My mother was always smiling, I remember that much. Somehow she seemed to find the joy in life despite its apparent indignation toward her. My mother is not a victim. She has never played the sympathy card. But you have to wonder if after an absent father and pathologically lying mother, a stepmom who told her she wasn’t college material, the abandonment by her alcoholic stepfather (the one person who she considers was her best parent), the passing of her first husband when she was only 22, and her baby daughter's type one diabetes diagnoses in 2006, when my sister was just five years old, that maybe my mother deserves some compassion.
Back in the van that day, I watched my mother cry.
The orchards she had given so much for, fought so hard to protect and love, were devastated by their new proprietors. Not even stumps remained as ruined headstones.
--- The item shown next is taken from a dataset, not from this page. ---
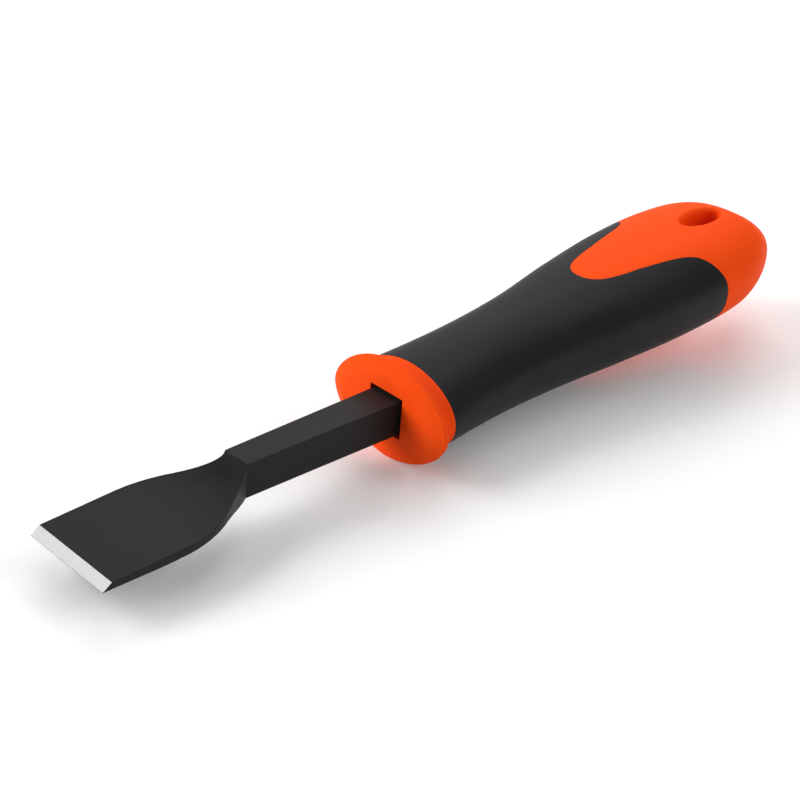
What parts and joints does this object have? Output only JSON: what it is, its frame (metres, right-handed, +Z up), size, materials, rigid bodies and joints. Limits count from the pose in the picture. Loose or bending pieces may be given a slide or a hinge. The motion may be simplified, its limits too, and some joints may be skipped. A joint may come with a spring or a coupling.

The owners had felt it necessary to tear them from the earth. I now wonder, today, how much effort they expended just to be the proud landlords of an empty field of dying grass and dirt. Gone were the wild animals, gone were the rotten pears, gone was the summer scent and, I assume, each seasonal smell the orchard brought with its yearly trip. What stupid idiot would ever rob themselves of all that an orchard could bring?
That day, though, I didn’t have the comprehension to help my mother. That is something I regret, even today. But, in many ways, I think she understood. In the face of overwhelming pain, my mom always found the door to selflessness.
Amid her tears, she found herself comforting me, as if I were the victim of this horrific crime. I locked hands with her, it was all I could do. She managed a smile, though I knew it was put on. My mother would not be okay for a long time. She grabbed her phone, dialed my father, and told him about the trees.